Generally, the assets at risk include:

  • Material items including clothing, furniture, vehicles, artwork, and more
  • Real estate such as land or houses
  • Financial assets, including retirement accounts

Some assets are exempt from liquidation, namely items that are essential for performing work and health-related equipment. Exemptions vary depending on the type of bankruptcy you file and the state where you live.

For example, when you file for Chapter 7 bankruptcy, your home may be liquidated. However, if you file for Chapter 13 bankruptcy, residences are exempt.

5. Bankruptcy Stays On Your Credit Report For Up To 10 Years

You can rebuild your credit after declaring bankruptcy, but once you file, it will appear on your credit report for 7 to 10 years, depending on which Chapter your file.

If you declare bankruptcy, you will need to work hard on rebuilding your credit so you can overcome this negative mark on your credit report. It will be a red flag for lenders for years to come, even once you rebuild your credit score.

Before filing for bankruptcy, think through how it might affect your future goals. If you hope to purchase a home, a car, or apply for any sort of credit or loan, a history of bankruptcy will make it more challenging and more costly.

6. Gaining A Mortgage Will Be Harder

Not only does bankruptcy lower your credit score and leave a black mark on your credit report for up to a decade, but you are also subject to a waiting period before you can apply for a mortgage. 

The exact amount of time you must wait varies depending on which Chapter of bankruptcy your file. For Chapter 7, borrowers must wait four years before applying for a conventional mortgage, while Chapter 13 filers must wait two years from the discharge date or four years from the dismissal date.

However, you can apply for FHA loans, VA loans, or USDA loans after as little as one year after filing for bankruptcy. The waiting periods may also be different if a borrower is experiencing extenuating circumstances such as divorce or illness.

Beyond the waiting period, you may face higher interest rates and more difficulty gaining approval for a mortgage with bankruptcy on your record.

7. It May Be Harder To Secure Employment

While employers are not technically allowed to disqualify job searchers solely for having bad credit or a history of bankruptcy, it can still work against you in a job search. Credit checks are common for roles the involve access to company assets or financial information, and credit history can be a factor in determining who to hire. If there’s a pool of promising applicants, hiring managers are liable to be biased in favor of candidates with a strong credit history. 

If you’re considering filing for bankruptcy, take a moment to think through how it could impact your future job searches.

8. Your Access To Credit Will Be Limited

Having a bankruptcy on your credit report will hurt your credit score and make it difficult to be approved for credit cards in the future.
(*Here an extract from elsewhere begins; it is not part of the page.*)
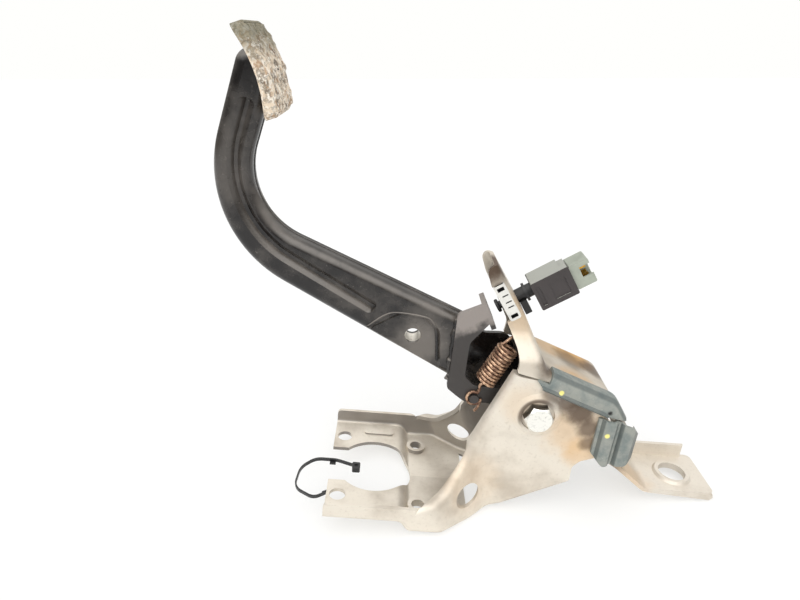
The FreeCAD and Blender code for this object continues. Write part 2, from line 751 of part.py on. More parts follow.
def end_clamp():
    """Corrugated plate that laps the side plate and turns round the end of the box."""
    skin = box_half
    path = [(133.5, -skin), (136.5, -skin, 1.2), (138.5, -skin - 3, 1.2), (143, -skin - 3, 1.2),
            (145, -skin, 1.2), (148.5, -skin, 1.2), (150.5, -skin - 3, 1.2), (155, -skin - 3, 3),
            (160, -skin + 3, 3), (160, -skin + 7)]
    wall = prism(ribbon(list(reversed(path)), stiff_sheet), Z * 60, Z * 30, X, Y)
    shape = [(132.5, 73.5, 2), (146, 72, 3), (156, 69, 5), (163, 60), (163, 45), (155, 41, 4), (141, 39.6, 3),
             (133, 48, 3)]
    return wall.common(side_prism(shape, -FAR, 0))


# Wire forms
def bent(points, radius):
    """Wire through 3D points, straight runs joined by tangent arcs."""
    edges = []
    last = points[0]
    for i in range(1, len(points) - 1):
        here = points[i]
        back = (points[i - 1] - here).normalize()
        ahead = (points[i + 1] - here).normalize()
        half = back.getAngle(ahead) / 2
        reach = radius / math.tan(half)
        middle = here + (back + ahead).normalize() * (radius / math.sin(half) - radius)
        edges.append(Part.makeLine(last, here + back * reach))
        edges.append(Part.Arc(here + back * reach, middle, here + ahead * reach).toShape())
        last = here + ahead * reach
    edges.append(Part.makeLine(last, points[-1]))
    return Part.Wire(edges)


def hexagon_ring(radius, middle, e1, e2):
    """Six-sided section of a wire, in the plane of e1 and e2."""
    turns = [math.radians(60 * i) for i in range(7)]
    points = [middle + e1 * (radius * math.cos(turn)) + e2 * (radius * math.sin(turn)) for turn in turns]
    return Part.makePolygon(points[:6] + points[:1])


def swept(path, radius):
    first = path.Edges[0]
    start = first.valueAt(first.FirstParameter)
    direction = first.tangentAt(first.FirstParameter)
    e1 = direction.cross(Y).normalize()
    return path.makePipeShell([hexagon_ring(radius, start, e1, direction.cross(e1))], True, False)


def return_spring():
    """Coil with an eye round the hub plate's peg at one end and a hook over the stay's pin at the other."""
    low = FreeCAD.Vector(spring_low[0], spring_y, spring_low[1])
    high = FreeCAD.Vector(spring_high[0], spring_y, spring_high[1])
    axis = (high - low).normalize()
    length = (high - low).Length
    side = axis.cross(Y)
    helix = Part.makeHelix(length / spring_turns, length, spring_radius)
    section = hexagon_ring(wire_radius, FreeCAD.Vector(spring_radius, 0, 0), X, Z)
    coil = Part.Wire(helix.Edges).makePipeShell([section], True, True)
    turn = FreeCAD.Rotation(side, Y, axis, "ZXY")
    coil.Placement = FreeCAD.Placement(low, turn)
    eye_y = -arm_half - hub_sheet - wire_radius
    eye = []
    for angle in (60, 120, 180, 240, 300, 345):
        eye.append(FreeCAD.Vector(eye_x, eye_y, eye_z) + unit(angle) * eye_radius * 1.12)
    lower = bent([low + side * spring_radius, low - axis * 2.5 + side * 4 - Y * 1.6] + eye
                 + [eye[-1] - X * 1.5 - Z * 8], 1.4)
    loop = anchor_radius + wire_radius + 0.1
    pin = FreeCAD.Vector(anchor_x, (anchor_end - stay_half + stay_sheet) / 2, anchor_z)
    upper = bent([high + side * spring_radius, high + axis * 3.5 + side * 3, pin + X * loop - Z * 4,
                  pin + (X + Z) * loop, pin + (Z - X) * loop, pin - X * loop - Z * 2.5], loop * 0.9)
    return coil.fuse([swept(lower, wire_radius), swept(upper, wire_radius)])


# Cable tie lying under the near flange
tie_path = [(-31, -27.3), (-38, -31.5, 7), (-51, -25, 7), (-49, -10, 12), (-40, -2.6, 12), (-26, -2.6, 20),
            (-13, -6.2)]
tie_tail = [(-32.5, -27.2), (-24, -21.8), (-24.54, -20.96), (-33.04, -26.36)]


def cable_tie():
    """Flat strap bent round in a C, its tail flat under the flange, its locking head free."""
    slope = unit(tie_tilt)
    along = Y * slope.x + Z * slope.z
    up = Z * slope.x - Y * slope.z
    base = Z * tie_rise - up * (tie_wide / 2)
    strap = prism(ribbon(tie_path, tie_thick), up * tie_wide, base, X, along)
    tail = prism(tie_tail, Z * -tie_wide, ORIGIN, X, Y)
    lug = [(-30.5, -4.2), (-26.5, -4.2), (-26.5, -2.2), (-30.5, -2.2)]
    lug = prism(lug, up * 1.8, base - up * 1.4, X, along)
    block = [(-15, -9.4, 1), (-9.6, -9.4, 1), (-9.6, -4.2, 1), (-15, -4.2, 1)]
    block = prism(block, up * 4.6, base - up, X, along)
    slot = [(-13.4, -7.8), (-11.2, -7.8), (-11.2, -5.8), (-13.4, -5.8)]
    slot = prism(slot, up * 1.5, base + up * 2.6, X, along)
    return strap.fuse([tail, lug, block.cut(slot)])


shapes = {}


def save():
    os.makedirs("parts", exist_ok=True)
    for name, shape in shapes.items():
        shape.exportStep("parts/" + name + ".step")
        print(name, len(shape.Solids), round(shape.Volume / 1000, 2), "cm3", shape.isValid())


shapes["near_side_plate"] = studded(side_plate())
shapes["far_side_plate"] = mirrored(shapes["near_side_plate"])
shapes["upper_bracket"] = upper_bracket()
shapes["seam_stiffener"] = seam_stiffener()
shapes["end_clamp"] = end_clamp()
shapes["rear_leg"] = rear_leg()
shapes["pivot_bolt"] = pivot_bolt()
shapes["pivot_nut"] = pivot_nut()
shapes["pivot_washer"] = pivot_washer()
shapes["pivot_sleeve"] = pivot_sleeve()
shapes["switch_holder"] = switch_holder()
shapes["switch_barrel"] = switch_barrel()
shapes["switch_plunger"] = switch_plunger()
shapes["switch_body"] = switch_body()
shapes["switch_connector"] = switch_connector()
shapes["switch_terminals"] = switch_terminals()
shapes["near_arm_shell"] = near_arm_shell()
shapes["far_arm_shell"] = mirrored(shapes["near_arm_shell"])
shapes["pin_collar"] = pin_collar()
shapes["near_hub_plate"] = near_hub_plate()
shapes["far_hub_plate"] = far_hub_plate()
shapes["hub_tube"] = hub_tube()
shapes["near_bush"] = near_bush()
shapes["far_bush"] = mirrored(shapes["near_bush"])
shapes["pad_plate"] = pad_plate()
shapes["pad_rubber"] = pad_rubber()
shapes["return_spring"] = return_spring()
shapes["cable_tie"] = cable_tie()
save()
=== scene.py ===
import math

import bpy
import numpy as np
from bpy.props import FloatProperty, FloatVectorProperty, IntProperty, PointerProperty
from mathutils import Matrix, Vector


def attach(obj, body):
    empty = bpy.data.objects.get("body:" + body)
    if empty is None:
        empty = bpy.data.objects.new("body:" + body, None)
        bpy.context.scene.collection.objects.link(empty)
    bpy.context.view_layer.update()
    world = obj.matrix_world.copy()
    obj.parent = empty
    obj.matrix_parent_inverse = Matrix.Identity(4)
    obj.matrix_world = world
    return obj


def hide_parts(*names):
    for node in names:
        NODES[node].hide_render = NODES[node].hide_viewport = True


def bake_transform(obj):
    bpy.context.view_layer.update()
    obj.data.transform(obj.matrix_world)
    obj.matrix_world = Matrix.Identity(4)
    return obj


bl_info = {
    "name": "Brake pedal",
    "version": (1, 0, 0),
    "blender": (4, 5, 0),
    "location": "View3D > Sidebar > Brake pedal",
    "description": "Dresses the packed brake pedal: coated sheet metal, ribbed pad, return spring and lamp switch",
    "category": "Object",
}

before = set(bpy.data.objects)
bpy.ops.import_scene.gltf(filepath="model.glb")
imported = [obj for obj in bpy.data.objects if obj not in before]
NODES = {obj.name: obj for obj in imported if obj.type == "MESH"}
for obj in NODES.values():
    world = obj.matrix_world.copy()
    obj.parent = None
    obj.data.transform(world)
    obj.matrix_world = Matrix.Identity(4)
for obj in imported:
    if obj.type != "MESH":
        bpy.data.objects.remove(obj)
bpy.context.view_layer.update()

MM = 0.001

# Places and directions that the solids fix: the pivot axis, the switch, the arm's near face and the pad's ribs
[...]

You won’t be able to apply for a credit card until your bankruptcy has been discharged. For a Chapter 7 bankruptcy, the discharge usually occurs within 6 months of filing, while for a Chapter 13 bankruptcy, the discharge will take between three and five years.

While you can get by without credit accounts, it can be a hassle. You won’t be able to apply for a new phone contract, a credit card, car loan, or any other form of credit until the bankruptcy is discharged.

Once your bankruptcy is discharged, and you’re clear to apply for new credit cards, you may struggle to get approved. Your credit score will likely be low, and your bankruptcy will be a red flag for lenders, limiting you to secured credit cards with high interest rates.

Good credit opens many doors, so if you do file for bankruptcy, begin working to rebuild your credit as soon as your bankruptcy is discharged.

Alternatives To Bankruptcy

There may be alternatives to filing for bankruptcy, and you should pursue every possible avenue before choosing to file. By avoiding bankruptcy, you can maintain your credit history as much as possible, and once you get your debt under control, you’ll be able to rebuild your credit much faster.

The following are a few avenues to consider instead of bankruptcy:

  • Work with a credit counselor: Credit counselors are experts in helping customers take control of their finances. They are sure to have all kinds of tips and strategies that you can use to overcome your debt. From helping you design a realistic budget to helping you negotiate with lenders, don’t overlook what these experts can offer. 
  • Look into debt consolidation: Consolidating your debt into a single monthly payment with a more favorable interest rate will help you become debt-free faster while rebuilding your credit.
  • Negotiate debt settlements: Your lenders want their money back, and they may be willing to settle for a lower amount, offer a payment plan, or create some other arrangement to help you repay them.
  • Scale back your lifestyle and live within a strict budget: Tightening your budget might require some sacrifices, but it will be worth it if you can avoid bankruptcy. Consider ways you can scale back, whether by downsizing your home, giving up a pricey hobby, or reducing your spending until your finances are back on track.
  • Sell anything of value and put the funds toward debt repayment: Selling some of your valuable possessions could help you pay down your debt faster and save you heaps of stress in the long run. Is there anything of value you own that you can part with? Whether it’s sporting equipment, artwork, or jewelry, consider letting it go to improve your financial situation.
  • Increase your income: If you’re not making enough to keep up with expenses, look for ways to change that. Do you have a hobby you could monetize? Is there time to pick up a second job? It may not be ideal, but it’s preferable to filing for bankruptcy.

Borrow money from friends or family: It might be difficult to ask, but borrowing money from friends or family might be preferable to filing for bankruptcy. Before you ask, make a plan to pay them back so you can approach them with confidence. They may be more amenable to helping if they know you’ve thought the entire scenario through.

The Bottom Line

If you’re in a position where you can’t keep up with your debt payments, bankruptcy may feel like your only option. While bankruptcy is one way to clean your slate and begin rebuilding your credit, it can be a long, costly process that haunts your credit report for up to a decade. Before filing for bankruptcy, analyze your situation carefully to determine if it’s truly the best option. There are other solutions you can pursue.